O aumento dos contágios de covid-19 foi alertado por especialistas independentes, sobretudo depois de atividades que provocaram aglomeração após a Semana Santa.
No entanto, o tema é tratado como um tabu diante do rigoroso zelo do governo do presidente Daniel Ortega, que pede para não gerar alarme, enquanto ocorrem discrepâncias em relação à cifra real de contágios.
Segundo declarou à AFP a coordenadora da opositora Unidade Sindical Magisterial, Lesbia Rodríguez, nos colégios públicos o Ministério da Educação orientou os diretores para, caso alunos ou professores sejam afetados com tosse, febre ou outros sintomas, "não sejam alarmistas, que é uma gripe e agora tudo é covid-19".
Enquanto isso, Jorge, um aluno do quarto ano de um colégio público, comentou: "Os professores nos disseram que alguns estudantes foram contagiados e são mandados de volta para casa, mas não dizem se vão suspender as aulas. Eu tenho medo de pegar isso (a covid-19)".
- Nunca pararam -
As escolas na Nicarágua, com uma população escolar de mais de um milhão de alunos, não pararam suas aulas em nenhum momento da pandemia em 2020 e começaram normalmente o ano letivo de 2021. Uma medida da qual o governo se orgulha.
O colégio particular Pureza de María, no leste de Manágua, anunciou que vários pais reportaram casos de covid-19 em suas casas.
"Analisando a situação, vimos que afeta diversas séries" e por isso a direção decidiu, como medida preventiva, "suspender as aulas presenciais (...), passando à modalidade on-line", segundo um documento distribuído aos responsáveis.
A escola normal María Mazarrello (oeste) e o centro escolar Enrique de Osso (sudeste), situados em Manágua, assim como o Colégio Divino Pastor (em Diriamba), todos particulares, tomaram decisões similares diante de casos suspeitos de covid, e passaram a oferecer aulas virtuais.
Outros colégios como o Centroamérica, dos jesuítas, retiraram os alunos de um setor onde foi detectado um menino com sintomas.
A suspensão das aulas é temporária e em alguns colégios se estende até 10 de maio.

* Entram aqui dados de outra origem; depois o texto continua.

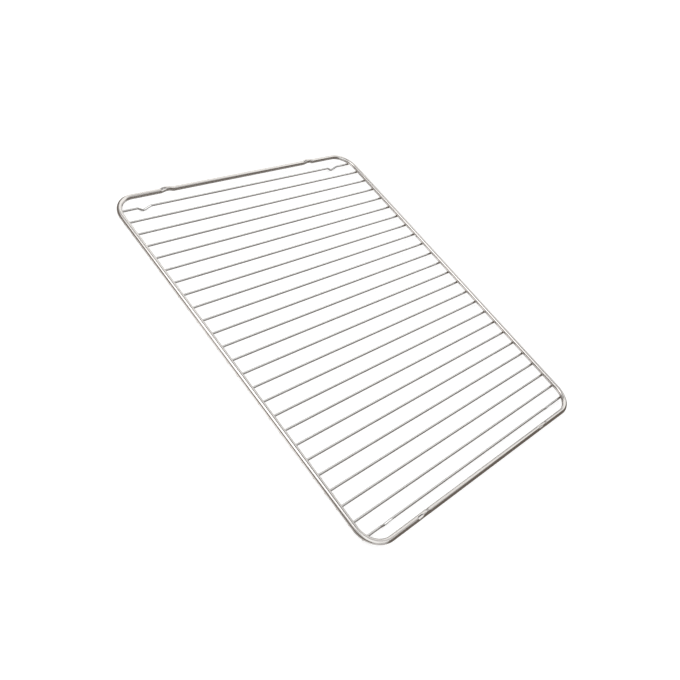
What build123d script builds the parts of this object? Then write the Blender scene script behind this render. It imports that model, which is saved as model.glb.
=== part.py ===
# Oven shelf rack: one bent frame wire, straight cross wires welded under its long sides, and two end wires
# with feet. X runs along the shelf's long side, from one oven runner to the other, and Y from the shelf's
# near side to its far side. The shelf stands on its feet at Z = 0, and the origin is under its middle.
from build123d import *
import os

# Frame wire, one closed round bar
shelf_length = 448.0            # over the wire, from runner side to runner side
shelf_depth = 358.0             # over the wire, from near side to far side
frame_wire_diameter = 5.7
corner_radius = 25.0            # of the bar's centre line

# Stops, the short raised bends on the two runner sides
stop_inset = 69.0               # from the long side's centre line to the middle of the stop
stop_base = 16.0                # along the bar, from bend to bend
stop_top = 5.0                  # level stretch on top
stop_rise = 1.9
stop_bend_radius = 5.0          # of the bar's centre line

# Cross wires
cross_wire_diameter = 2.5
cross_wire_count = 23           # plain ones, evenly spaced between the two end wires
end_wire_inset = 14.0           # from the runner side's centre line to the end wire's
end_wire_gap = 16.65            # from an end wire's centre line to the first plain one's
wire_end_reach = 0.5            # past the centre line of the bar above it
wire_end_chamfer = 0.3

# Feet, the downward bends of the two end wires
foot_inset = 33.0               # from the long side's centre line to the middle of the foot
foot_base = 16.5                # along the wire, from bend to bend
foot_flat = 1.5                 # level stretch that stands on the surface
foot_drop = 4.3
foot_bend_radius = 2.6          # of the wire's centre line

# Spot welds
weld_sink = 0.25                # how far a cross wire is pressed into the frame wire
weld_radius = 1.5               # of the upset metal around the contact

# Heights of the centre lines, and the middle of each side's centre line
cross_wire_z = foot_drop + cross_wire_diameter / 2
frame_z = cross_wire_z + (cross_wire_diameter + frame_wire_diameter) / 2 - weld_sink
contact_z = cross_wire_z + cross_wire_diameter / 2 - weld_sink / 2
half_length = (shelf_length - frame_wire_diameter) / 2
half_depth = (shelf_depth - frame_wire_diameter) / 2

# Middles of the stops and feet, and places of the wires
stop_y = half_depth - stop_inset
foot_y = half_depth - foot_inset
end_wire_x = half_length - end_wire_inset
first_wire_x = end_wire_x - end_wire_gap
cross_wire_pitch = 2 * first_wire_x / (cross_wire_count - 1)

os.makedirs("parts", exist_ok=True)


def bend_points(middle, base, level, height):
    # Four corners of a bend off a straight line: (distance along the line, height off the line)
    return [
        (middle - base / 2, 0),
        (middle - level / 2, height),
        (middle + level / 2, height),
        (middle + base / 2, 0),
    ]


# Frame wire: the loop's corners in order, with the bend radius at each
loop_points = []
loop_radii = []
for side in (-1, 1):
    loop_points.append((side * half_length, -side * half_depth, frame_z))
    loop_radii.append(corner_radius)
    for middle in (-stop_y, stop_y):
        for along, up in bend_points(middle, stop_base, stop_top, stop_rise):
            loop_points.append((side * half_length, side * along, frame_z + up))
            loop_radii.append(stop_bend_radius)
    loop_points.append((side * half_length, side * half_depth, frame_z))
    loop_radii.append(corner_radius)

with BuildPart() as frame_wire:
    with BuildLine() as frame_loop:
        FilletPolyline(*loop_points, radius=loop_radii, close=True)
    # The bar's section stands across the middle of the near long side
    with BuildSketch(Plane(origin=(0, -half_depth, frame_z), x_dir=(0, 1, 0), z_dir=(1, 0, 0))):
        Circle(frame_wire_diameter / 2)
    sweep(path=frame_loop.wire())

frame_wire.part.label = "frame_wire"
export_step(frame_wire.part, "parts/frame_wire.step")


def reach_at(inset):
    # Half length of a wire that lies this far in from the runner side's centre line, to the bar's centre line
    into_corner = max(corner_radius - inset, 0)
    return half_depth - corner_radius + (corner_radius**2 - into_corner**2) ** 0.5


def wire_ends(x, reach):
    # The two contacts of a wire with the bar above it
    return [(x, -reach, contact_z), (x, reach, contact_z)]


def make_cross_wire(x):
    # Straight wire, cut off square with its edges broken, upset at its welds and pressed into the bar
    reach = reach_at(half_length - abs(x))
    with BuildPart() as wire:
        with BuildSketch(Plane(origin=(x, 0, cross_wire_z), x_dir=(1, 0, 0), z_dir=(0, 1, 0))):
            Circle(cross_wire_diameter / 2)
        extrude(amount=reach + wire_end_reach, both=True)
        chamfer(wire.edges().filter_by(GeomType.CIRCLE), wire_end_chamfer)
        with Locations(*wire_ends(x, reach)):
            Sphere(weld_radius)
        add(frame_wire.part, mode=Mode.SUBTRACT)
    return wire.part


def make_end_wire(x):
    # The same with two feet: each bends down to the surface, runs level and bends up again
    reach = reach_at(half_length - abs(x))
    end = reach + wire_end_reach
    points = [(x, -end, cross_wire_z)]
    for middle in (-foot_y, foot_y):
        for along, down in bend_points(middle, foot_base, foot_flat, foot_drop):
            points.append((x, along, cross_wire_z - down))
    points.append((x, end, cross_wire_z))
    with BuildPart() as wire:
        with BuildLine() as route:
            FilletPolyline(*points, radius=foot_bend_radius)
        with BuildSketch(Plane(origin=points[0], x_dir=(1, 0, 0), z_dir=(0, 1, 0))):
            Circle(cross_wire_diameter / 2)
        sweep(path=route.wire())
        end_faces = wire.faces().sort_by(Axis.Y)
        chamfer(end_faces[0].edges() + end_faces[-1].edges(), wire_end_chamfer)
        with Locations(*wire_ends(x, reach)):
            Sphere(weld_radius)
        add(frame_wire.part, mode=Mode.SUBTRACT)
    return wire.part


# End wires, one beside each runner side
for name, x in (("end_wire_left", -end_wire_x), ("end_wire_right", end_wire_x)):
    end_wire = make_end_wire(x)
    end_wire.label = name
    export_step(end_wire, f"parts/{name}.step")

# Plain cross wires, from left to right
for index in range(cross_wire_count):
    cross_wire = make_cross_wire(-first_wire_x + index * cross_wire_pitch)
    cross_wire.label = f"cross_wire_{index + 1:02d}"
    export_step(cross_wire, f"parts/{cross_wire.label}.step")
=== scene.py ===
import math
import bpy
import numpy as np
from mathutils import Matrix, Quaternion, Vector


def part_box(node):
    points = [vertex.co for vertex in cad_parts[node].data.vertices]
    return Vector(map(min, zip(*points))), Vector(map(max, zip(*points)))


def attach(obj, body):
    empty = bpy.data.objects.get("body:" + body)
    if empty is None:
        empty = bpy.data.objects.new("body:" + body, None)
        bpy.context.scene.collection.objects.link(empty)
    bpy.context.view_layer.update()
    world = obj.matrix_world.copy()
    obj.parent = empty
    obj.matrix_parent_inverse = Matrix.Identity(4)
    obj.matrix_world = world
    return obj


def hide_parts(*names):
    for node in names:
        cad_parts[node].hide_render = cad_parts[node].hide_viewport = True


# Oven shelf rack on a white sweep: plated round bar, thin drawn wires and their spot welds.
# Lengths are in metres, X along the shelf's long side, Y along the wires and Z up from the feet.
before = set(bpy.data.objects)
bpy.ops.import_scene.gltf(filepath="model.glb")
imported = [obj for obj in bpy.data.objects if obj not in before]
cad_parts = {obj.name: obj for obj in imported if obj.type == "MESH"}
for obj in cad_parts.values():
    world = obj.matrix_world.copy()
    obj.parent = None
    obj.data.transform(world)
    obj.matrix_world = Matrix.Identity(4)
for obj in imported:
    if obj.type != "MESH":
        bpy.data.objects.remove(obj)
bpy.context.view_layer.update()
print("frame loaded")

camera = {
    "place": (0.25275, -0.54266, 0.53719),
    "aim": (0.02728, -0.04771, 0.009),
    "roll": 33.140,             # degrees, as the picture is turned
    "lens": 38.041,             # millimetres on a 36 mm wide sensor
}

# The bar is bent into a closed loop, with two raised stops on each short side
bar = {
    "radius": 0.00285,
    "height": 0.0094,           # of the centre line, away from the stops
    "cornerRadius": 0.025,      # this and the other bend radii are of the centre line
    "stopInset": 0.069,         # from the long side's centre line to the middle of a stop
    "stopBase": 0.016,          # along the bar, from bend to bend
    "stopTop": 0.005,           # level stretch on top
    "stopRise": 0.0019,
    "stopRadius": 0.005,
    "bendSteps": 26,            # rings in each bend
    "runStep": 0.0012,          # between the rings of a straight run
    "around": 40,               # corners of a ring
}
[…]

Enquanto isso, a particular Universidade Politécnica da Nicarágua (UPOLI) detectou casos de covid-19 em estudantes e familiares, pessoal administrativo e seu entorno familiar, mas não optou por suspender as aulas e pediu à comunidade para observar as medidas de biossegurança, segundo uma circular divulgada em suas redes sociais.
- Repique "evidente" -
"É evidente que há um repique da covid-19, temos uma consulta maior de casos, hospitalização e fechamento de colégios por pessoas infectadas na comunidade", explicou à AFP o infectologista Carlos Quant.
Ele considerou que era previsível porque a população relaxou as medidas de biossegurança na Semana Santa, quando mais de 300.000 pessoas viajaram para as praias.

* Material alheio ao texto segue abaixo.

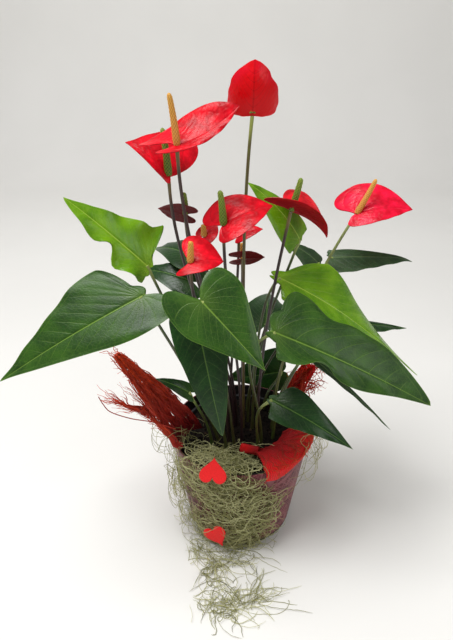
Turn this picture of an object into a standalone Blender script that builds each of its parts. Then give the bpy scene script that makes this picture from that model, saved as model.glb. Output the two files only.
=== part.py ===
"""A potted anthurium: eleven red flowers and sixteen leaves on thin stems, in a tapered pot
dressed with red sisal, two felt hearts and Spanish moss.

Units are metres, +Z is up, and the origin is the centre of the pot's base. The plant's front,
where the moss hangs, faces -Y. Each leaf and each flower is one row of choices in LEAVES or
FLOWERS, and the shape functions turn a row into a closed solid.
"""

from math import cos, pi, radians, sin, sqrt

import bmesh
import bpy
from mathutils import Matrix, Vector

# --- Driving dimensions -------------------------------------------------------------------

POT_HEIGHT = 0.111
POT_BASE_RADIUS = 0.0525
POT_RIM_RADIUS = 0.0677
POT_WALL = 0.0018
POT_FOOT_ROUNDING = 0.004
SOIL_LEVEL = 0.100
NURSERY_RIM_LEVEL = 0.104
NURSERY_WALL = 0.0010
GAP = 0.0003  # clearance between pieces that touch on the real plant

LEAF_THICKNESS = 0.0007
PETIOLE_RADIUS = 0.0014
SPATHE_THICKNESS = 0.0010
STALK_RADIUS = 0.0014
SPADIX_RADIUS = 0.0030
SPADIX_FOOT_RADIUS = 0.0014
SISAL_THICKNESS = 0.0012
MOSS_THICKNESS = 0.005
HEART_WIDTH = 0.025
HEART_THICKNESS = 0.003
HEART_STANDOFF = 0.0025  # from the moss to a heart, so that a tilted one clears it

TURNED_STEPS = 40
BLADE_RAYS = 10  # outline points on each half of a blade
BLADE_RINGS = 3
STEM_SIDES = 6

# Half outlines from the notch just behind the knee round one lobe to the tip: how far along
# the midrib (1 at the tip) and how far out from it (1 at the widest place).
OUTLINES = {
    "leaf": [(-0.03, 0.0), (-0.14, 0.20), (-0.22, 0.44), (-0.23, 0.68), (-0.15, 0.90), (0.03, 1.0),
             (0.20, 0.95), (0.38, 0.75), (0.56, 0.54), (0.74, 0.32), (0.89, 0.12), (1.0, 0.0)],
    "spathe": [(-0.03, 0.0), (-0.13, 0.22), (-0.20, 0.46), (-0.20, 0.70), (-0.12, 0.90), (0.06, 1.0),
               (0.30, 0.97), (0.55, 0.78), (0.76, 0.48), (0.90, 0.19), (1.0, 0.0)],
    "young": [(-0.03, 0.0), (-0.06, 0.25), (-0.09, 0.48), (-0.08, 0.72), (-0.02, 0.90), (0.12, 1.0),
              (0.32, 0.93), (0.54, 0.70), (0.76, 0.40), (0.91, 0.14), (1.0, 0.0)],
}

# --- The leaves and flowers ---------------------------------------------------------------


def blade(knee, tip, half, face, outline="leaf", **changes):
    """One blade: knee and tip of its midrib, half widths left and right of it, and the
    direction that its upper side faces. Pairs in the changes are also left and right.
    arch and skew bow the midrib, twist turns the blade along it in degrees, fold and cup bend
    the halves in degrees, wave ripples the edge, curl bends the last quarter, lobe scales the
    lobes behind the knee, rake sweeps the edge forward, full below 1 widens towards the tip."""
    choices = dict(arch=0.10, skew=0.0, twist=0.0, fold=(0, 0), cup=(0, 0), curl=0.0,
                   wave=0.0, waves=2.5, phase=0.0, lobe=(1, 1), rake=(0, 0), full=(1, 1))
    choices.update(changes)
    return dict(knee=Vector(knee), tip=Vector(tip), half=half, face=Vector(face),
                outline=outline, **choices)


def stem(root, leaves=(0, 0, 1), arrives=(0, 0, 1), rise=0.40, reach=0.30):
    """The stem under a blade: its place on the soil, the directions in which it leaves the soil
    and arrives at the knee, and how far it keeps to them as shares of the straight distance."""
    return dict(root=root, leaves=Vector(leaves), arrives=Vector(arrives), rise=rise, reach=reach)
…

Em seu discurso diário pela mídia oficial, a vice-presidente, Rosario Murillo, não se referiu ao que acontece nas escolas, nem aos alertas dos especialistas, embora tenha pedido à população para continuar se cuidando, usar máscaras e lavar as mãos.
Mas ao mesmo tempo, a também primeira-dama pediu para "continuar realizando nossas atividades culturais, sociais e esportivas em espaços abertos".

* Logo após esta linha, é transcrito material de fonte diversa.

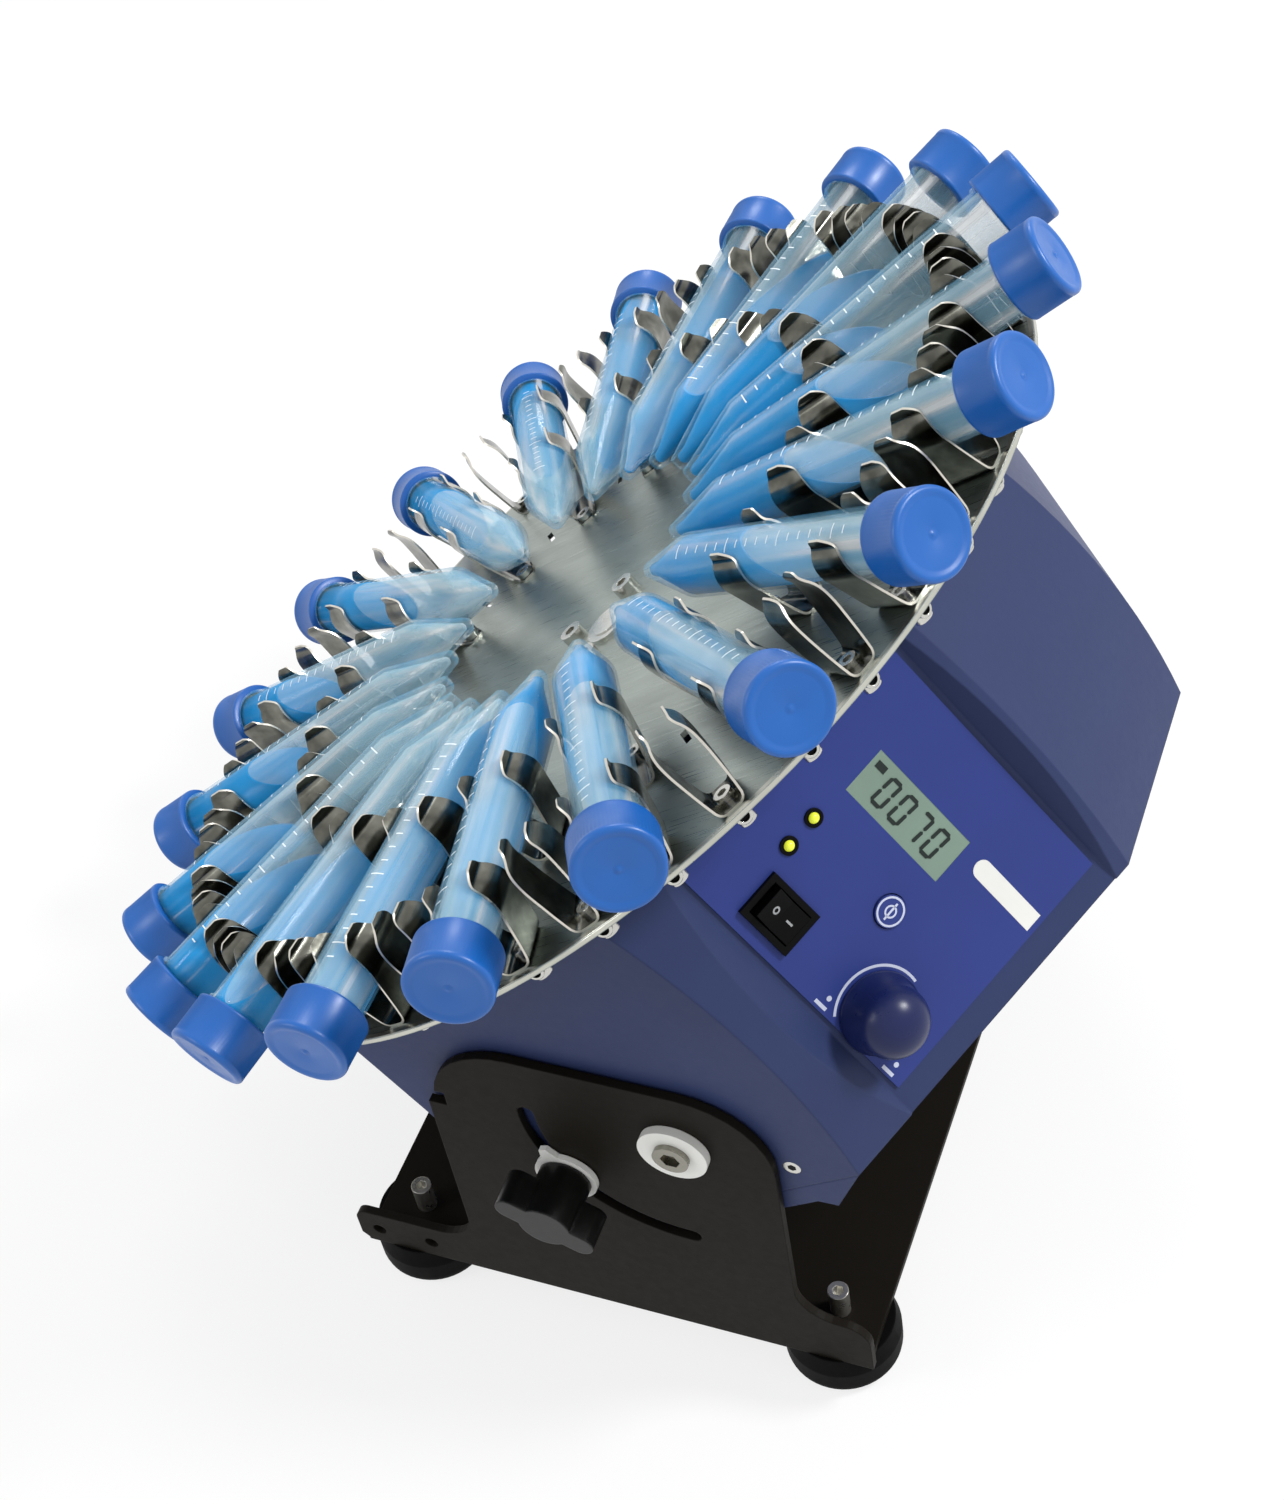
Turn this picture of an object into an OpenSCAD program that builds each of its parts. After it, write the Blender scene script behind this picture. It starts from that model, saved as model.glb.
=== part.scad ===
// Tube rotator: a tilting drive head on a sheet-metal stand turns a disc of twenty
// clipped 15 ml tubes. Origin: on the bench, under the middle of the stand. +Z is up,
// the operator stands on the -Y side, and the disc faces up and towards -X.

/* [Stand] */
// Length of the base plate, left to right
stand_length = 156; // [150:1:190]
// Clearance between the housing and each cheek
cheek_gap = 0.7; // [0.4:0.1:2]
// Thickness of the stand's sheet steel
sheet = 2.5; // [2:0.1:2.6]
// Height of the rubber feet
foot_height = 16; // [12:1:24]
// Diameter of the rubber feet
foot_dia = 34; // [26:1:38]
// Height of the tilt axis above the bench
pivot_height = 107.5; // [105:0.5:125]
// Radius of the curved clamp slot about the tilt axis
slot_radius = 42.3; // [40:0.1:44]

/* [Head] */
// Tilt of the disc from level
head_tilt = 36.3; // [0:0.1:55]
// Half width of the housing
body_half_width = 118.3; // [114:0.1:122]
// Depth of the housing shell along the drive shaft
body_depth = 100.5; // [98:0.5:104]
// Height of the arch of the housing's skin, front to back
arch_rise = 5.8; // [3:0.1:6.5]
// Wall thickness of the housing shell
wall = 3; // [2.5:0.1:3.2]
// Slope of the two housing shoulders
shoulder_slope = 34.7; // [33:0.1:36]

/* [Rotor] */
// Diameter of the steel disc
disc_dia = 287.4; // [284:0.2:290]
// Thickness of the steel disc
disc_sheet = 1.5; // [1.2:0.1:1.6]
// Height of the tube axes above the disc
tube_lift = 18.1; // [17.5:0.1:20]
// Diameter of a 15 ml tube
tube_dia = 16.8; // [16:0.1:17]
// Length of a tube with its cap on
tube_length = 119.5; // [115:0.5:121]
// Distance from the shaft axis to a tube's tip, as a share of the disc's radius
tip_share = 0.306; // [0.302:0.002:0.32]
// Diameter of a tube cap
cap_dia = 22; // [20:0.5:23]
// Width of a spring clip along the tube
clip_width = 14; // [10:0.5:15]

/* [Controls] */
// Diameter of the speed knob
knob_dia = 22; // [18:0.5:23]
// Height of the speed knob above the panel
knob_height = 18.5; // [15:0.5:21]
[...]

Para o epidemiologista Leonel Arguello, os contágios que estão aparecendo nas escolas são um sintoma de que a curva de infectados está subindo. "As aglomerações continuam, isso é semear a doença para colhê-la posteriormente", comentou.
Com 6,5 milhões de habitantes, a Nicarágua não adotou medidas restritivas para conter a covid-19 e, segundo informes oficiais, soma 6.898 casos e 182 mortes.
Mas, o Observatório Cidadão, uma plataforma de médicos e cidadãos, contabiliza em 13.806 os contágios e em 3.055 as mortes suspeitas ou associadas com a pandemia.
O país realiza uma vacinação voluntária para pessoas maiores de 60 anos com imunizantes da AstraZeneca doados via mecanismo Covax, da OMS.
E recentemente recebeu um crédito de 100 milhões de dólares do Banco Centro-americano (BCIE), para a compra de 6,8 milhões de doses.
Embora a sindicalista Rodríguez tenha considerado que o melhor para os alunos seja o ensino presencial, como recomenda o Unicef, ela mencionou que algumas escolas não têm água ou não aplicam medidas de prevenção.
Ela considerou que no sindicato houve 52 professores falecidos em 2020 e este ano, pelo menos três, embora se acredite que a cifra possa ser maior. "O que acontece é que disfarçam (a covid-19) com outras doenças", lamentou.